**Exercise goal:** Only the lines from the first one through the line with "side_t = 4.8; // [4.6:0.1:5.2]" should be printed, exactly as they appear.
━━━ Listing ━━━
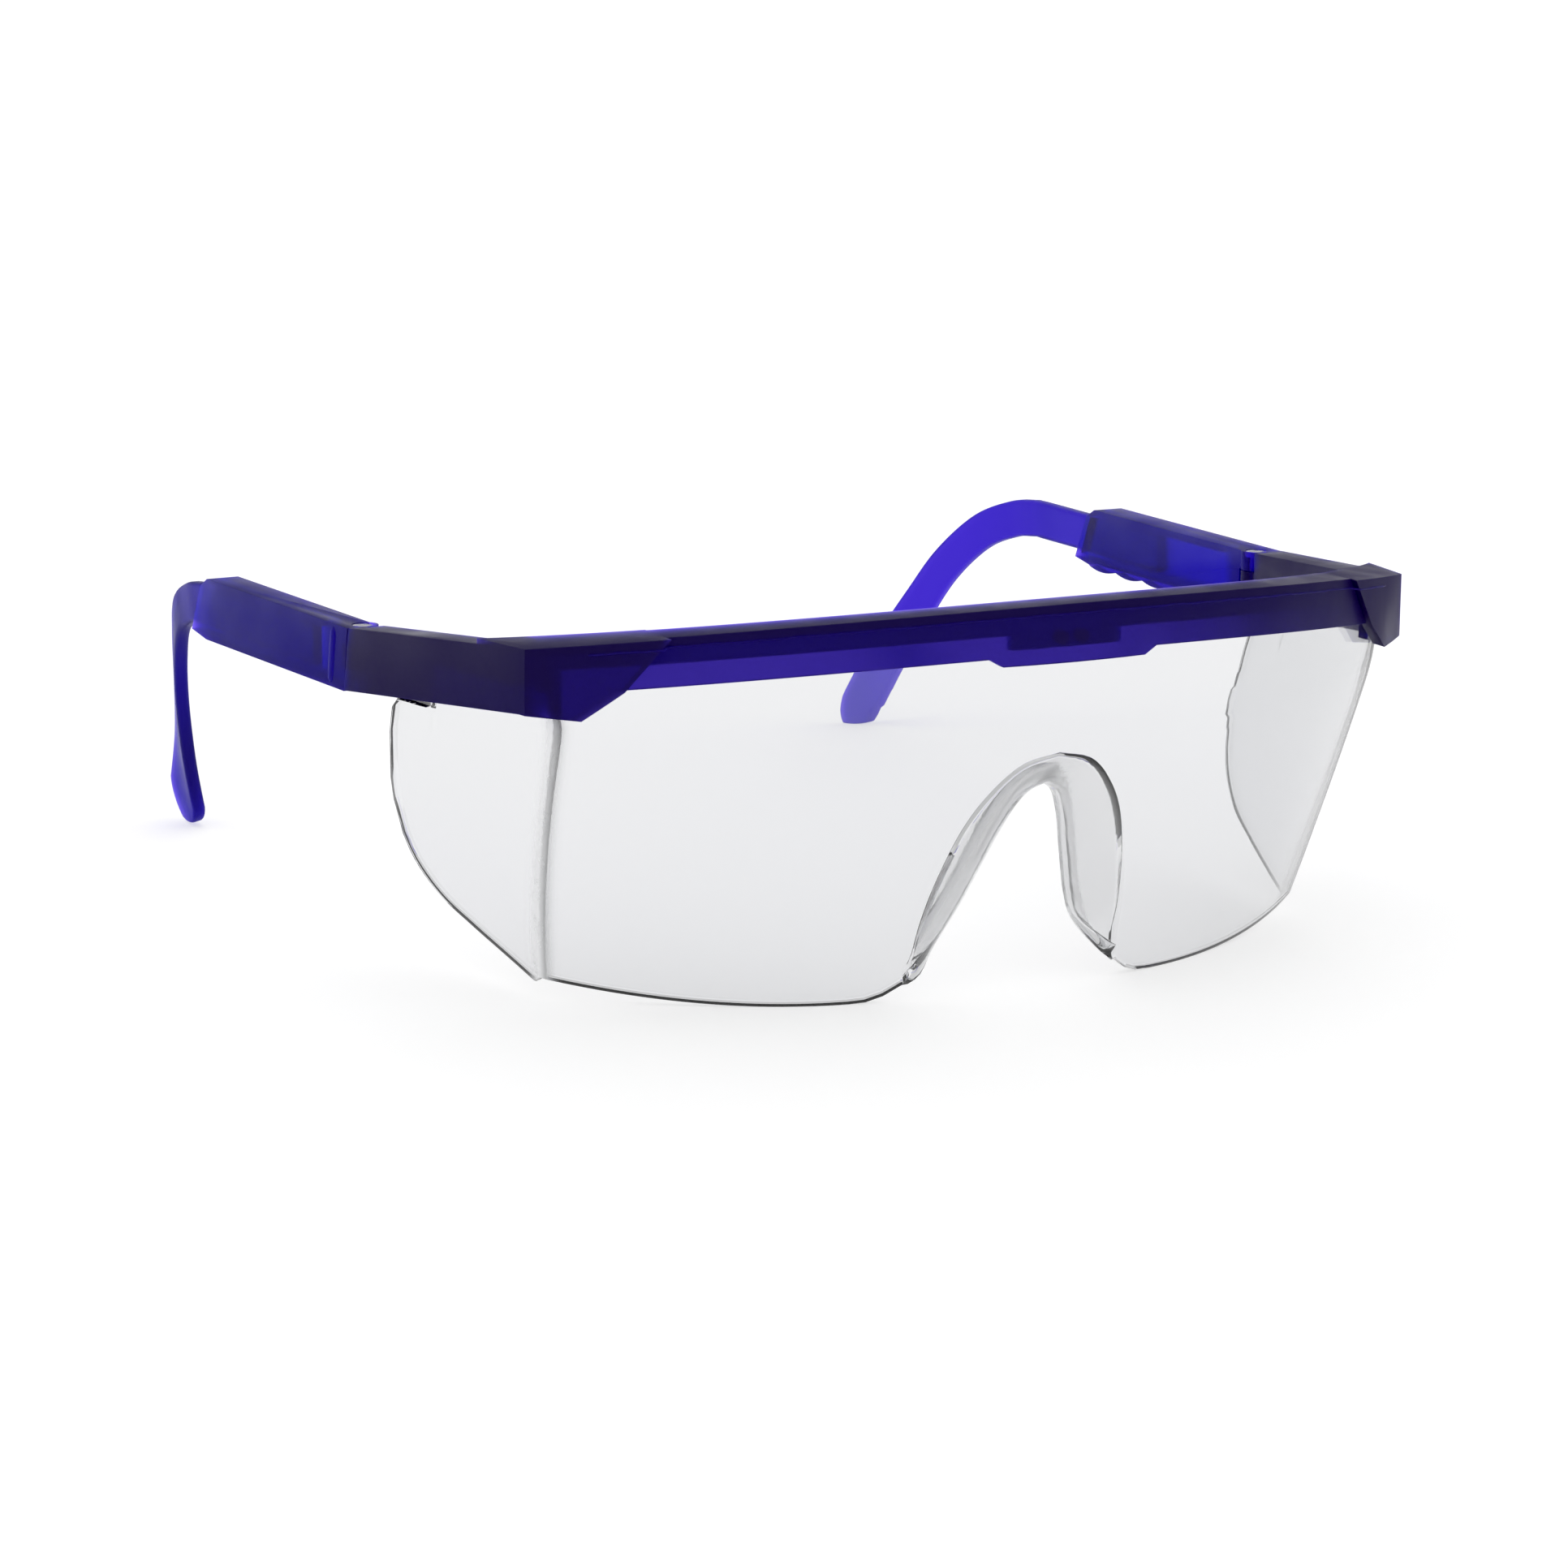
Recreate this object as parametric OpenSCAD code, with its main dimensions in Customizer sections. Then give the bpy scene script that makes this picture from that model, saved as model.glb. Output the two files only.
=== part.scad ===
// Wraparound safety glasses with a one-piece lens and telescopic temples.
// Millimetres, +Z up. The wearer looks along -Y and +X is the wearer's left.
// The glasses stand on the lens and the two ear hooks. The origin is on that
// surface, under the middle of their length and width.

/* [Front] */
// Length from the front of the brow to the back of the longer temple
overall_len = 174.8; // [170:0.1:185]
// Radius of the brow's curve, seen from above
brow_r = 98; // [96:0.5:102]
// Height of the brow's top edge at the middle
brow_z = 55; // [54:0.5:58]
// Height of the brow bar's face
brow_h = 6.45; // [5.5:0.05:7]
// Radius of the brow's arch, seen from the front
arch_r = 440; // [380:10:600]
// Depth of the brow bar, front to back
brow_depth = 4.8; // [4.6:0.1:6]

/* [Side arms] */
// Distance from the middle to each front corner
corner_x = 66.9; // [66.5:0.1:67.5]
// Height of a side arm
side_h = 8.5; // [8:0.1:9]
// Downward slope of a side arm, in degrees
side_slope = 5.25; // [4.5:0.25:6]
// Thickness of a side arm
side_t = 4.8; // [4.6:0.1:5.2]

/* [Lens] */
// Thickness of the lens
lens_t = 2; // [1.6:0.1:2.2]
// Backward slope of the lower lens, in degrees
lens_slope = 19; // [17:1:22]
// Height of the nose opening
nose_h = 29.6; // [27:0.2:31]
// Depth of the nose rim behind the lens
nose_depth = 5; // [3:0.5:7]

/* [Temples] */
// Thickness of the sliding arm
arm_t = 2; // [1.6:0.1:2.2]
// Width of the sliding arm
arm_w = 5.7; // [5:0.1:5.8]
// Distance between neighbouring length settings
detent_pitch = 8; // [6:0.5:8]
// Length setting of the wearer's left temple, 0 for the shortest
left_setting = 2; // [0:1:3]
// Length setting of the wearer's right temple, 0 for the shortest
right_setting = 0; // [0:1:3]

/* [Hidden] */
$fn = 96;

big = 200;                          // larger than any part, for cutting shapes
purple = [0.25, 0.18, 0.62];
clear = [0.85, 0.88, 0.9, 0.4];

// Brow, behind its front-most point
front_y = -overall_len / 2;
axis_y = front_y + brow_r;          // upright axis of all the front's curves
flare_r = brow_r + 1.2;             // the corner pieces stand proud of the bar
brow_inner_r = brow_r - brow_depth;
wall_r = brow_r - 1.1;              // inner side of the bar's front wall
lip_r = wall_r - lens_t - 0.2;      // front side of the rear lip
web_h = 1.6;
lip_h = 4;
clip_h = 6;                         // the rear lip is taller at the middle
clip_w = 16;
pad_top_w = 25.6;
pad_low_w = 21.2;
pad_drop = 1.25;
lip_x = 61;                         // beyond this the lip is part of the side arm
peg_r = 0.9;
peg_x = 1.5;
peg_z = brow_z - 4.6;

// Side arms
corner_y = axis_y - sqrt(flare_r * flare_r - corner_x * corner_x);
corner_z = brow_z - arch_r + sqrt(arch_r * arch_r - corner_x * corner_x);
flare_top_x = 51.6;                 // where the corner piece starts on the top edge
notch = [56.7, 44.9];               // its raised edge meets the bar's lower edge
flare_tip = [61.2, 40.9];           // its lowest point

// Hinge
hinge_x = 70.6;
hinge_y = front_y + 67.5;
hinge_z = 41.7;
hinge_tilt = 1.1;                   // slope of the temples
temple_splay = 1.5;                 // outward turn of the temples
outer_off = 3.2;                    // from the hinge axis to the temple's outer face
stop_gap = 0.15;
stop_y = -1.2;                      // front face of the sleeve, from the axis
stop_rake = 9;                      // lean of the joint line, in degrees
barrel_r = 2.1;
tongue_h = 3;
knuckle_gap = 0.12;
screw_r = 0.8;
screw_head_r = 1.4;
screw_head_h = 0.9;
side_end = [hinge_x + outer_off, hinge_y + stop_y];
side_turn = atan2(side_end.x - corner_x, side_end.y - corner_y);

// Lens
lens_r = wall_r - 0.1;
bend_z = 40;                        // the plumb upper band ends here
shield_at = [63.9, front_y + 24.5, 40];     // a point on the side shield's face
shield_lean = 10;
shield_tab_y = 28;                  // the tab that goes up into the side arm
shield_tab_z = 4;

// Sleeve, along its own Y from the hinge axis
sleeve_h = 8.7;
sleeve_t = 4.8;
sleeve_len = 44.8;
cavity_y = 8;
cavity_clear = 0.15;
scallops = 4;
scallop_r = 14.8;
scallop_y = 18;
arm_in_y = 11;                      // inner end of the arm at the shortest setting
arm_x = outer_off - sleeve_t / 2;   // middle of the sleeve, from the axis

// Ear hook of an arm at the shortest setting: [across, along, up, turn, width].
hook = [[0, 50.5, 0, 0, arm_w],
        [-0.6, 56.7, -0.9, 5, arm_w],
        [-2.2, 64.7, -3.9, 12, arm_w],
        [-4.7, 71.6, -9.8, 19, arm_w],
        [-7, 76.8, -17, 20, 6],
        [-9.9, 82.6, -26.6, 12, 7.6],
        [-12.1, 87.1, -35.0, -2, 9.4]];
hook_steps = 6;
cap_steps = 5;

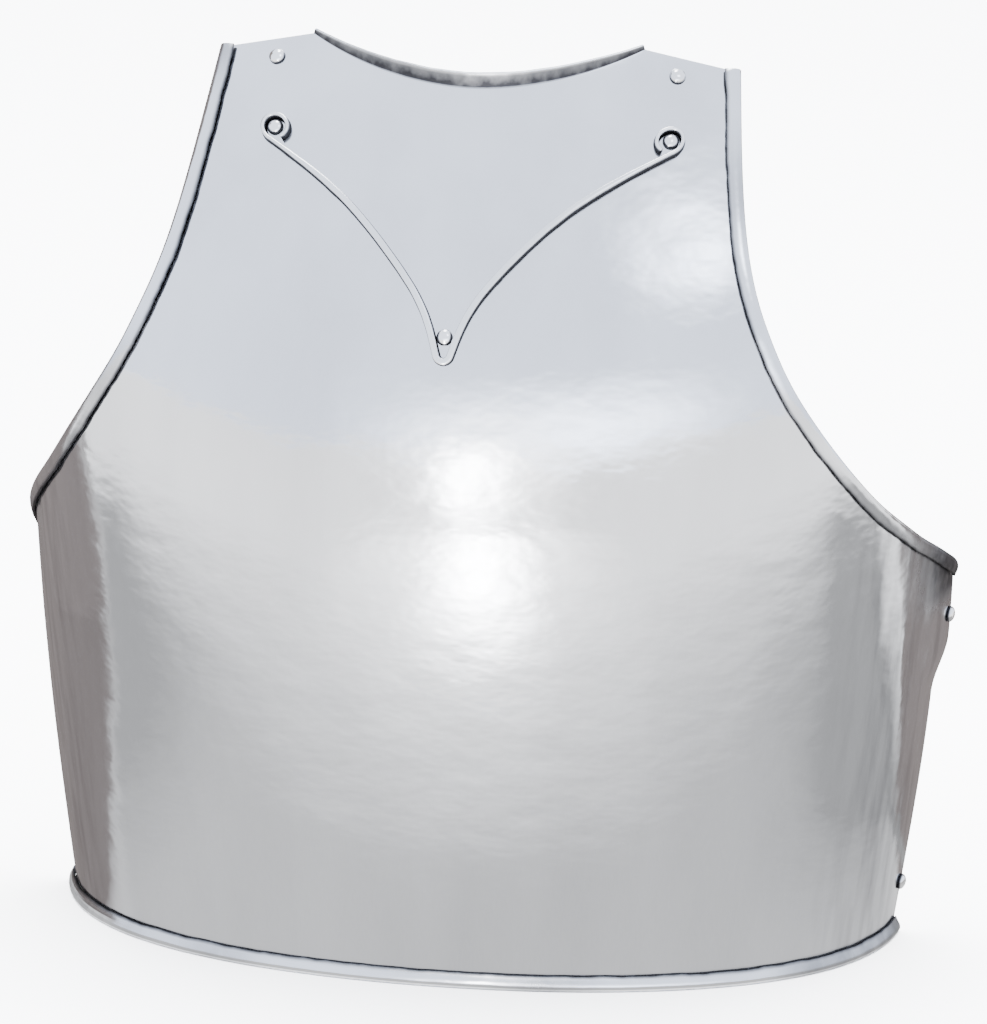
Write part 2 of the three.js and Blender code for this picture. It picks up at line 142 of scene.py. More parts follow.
━━━
**The answer:**
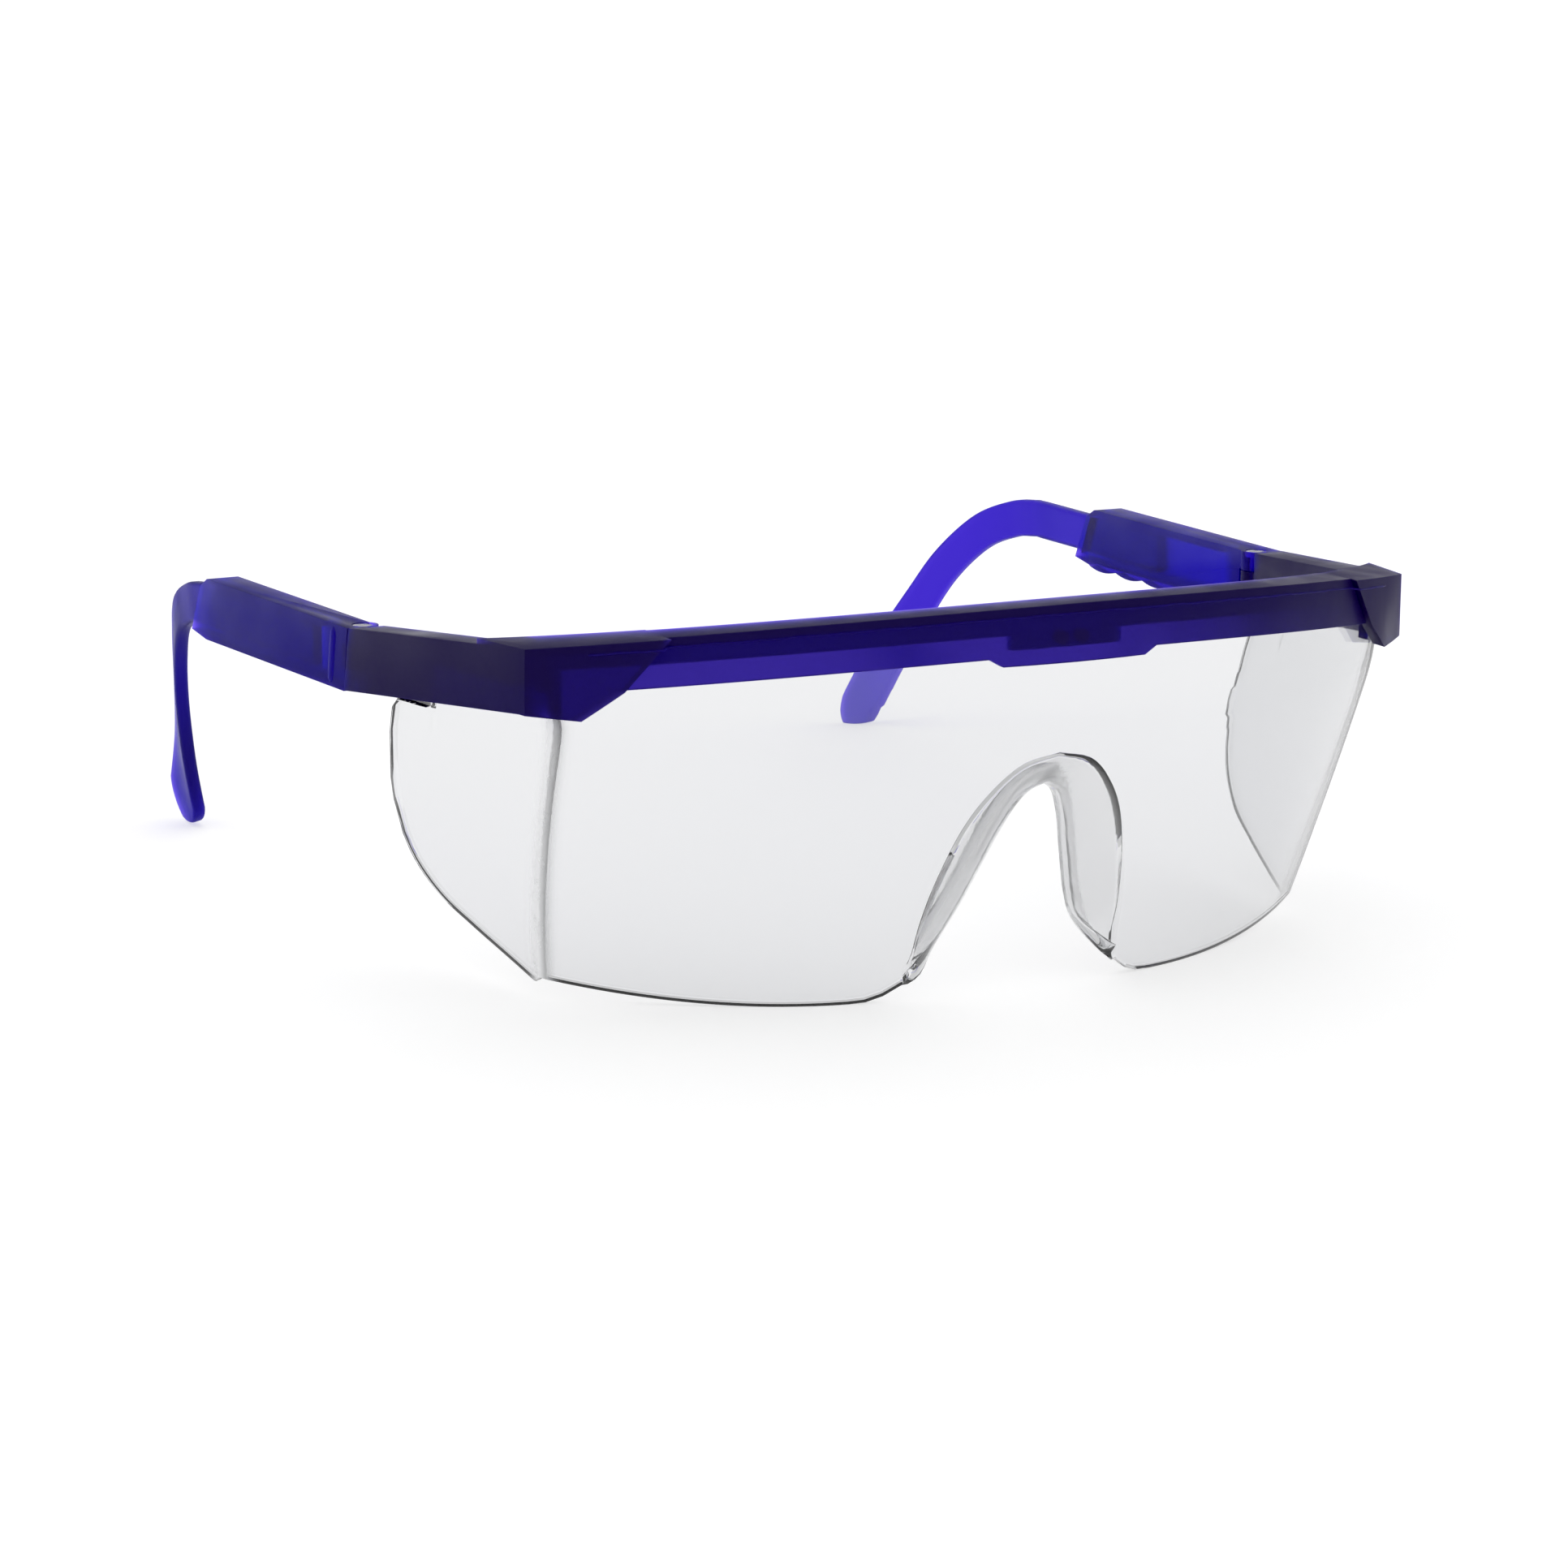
Recreate this object as parametric OpenSCAD code, with its main dimensions in Customizer sections. Then give the bpy scene script that makes this picture from that model, saved as model.glb. Output the two files only.
=== part.scad ===
// Wraparound safety glasses with a one-piece lens and telescopic temples.
// Millimetres, +Z up. The wearer looks along -Y and +X is the wearer's left.
// The glasses stand on the lens and the two ear hooks. The origin is on that
// surface, under the middle of their length and width.

/* [Front] */
// Length from the front of the brow to the back of the longer temple
overall_len = 174.8; // [170:0.1:185]
// Radius of the brow's curve, seen from above
brow_r = 98; // [96:0.5:102]
// Height of the brow's top edge at the middle
brow_z = 55; // [54:0.5:58]
// Height of the brow bar's face
brow_h = 6.45; // [5.5:0.05:7]
// Radius of the brow's arch, seen from the front
arch_r = 440; // [380:10:600]
// Depth of the brow bar, front to back
brow_depth = 4.8; // [4.6:0.1:6]

/* [Side arms] */
// Distance from the middle to each front corner
corner_x = 66.9; // [66.5:0.1:67.5]
// Height of a side arm
side_h = 8.5; // [8:0.1:9]
// Downward slope of a side arm, in degrees
side_slope = 5.25; // [4.5:0.25:6]
// Thickness of a side arm
side_t = 4.8; // [4.6:0.1:5.2]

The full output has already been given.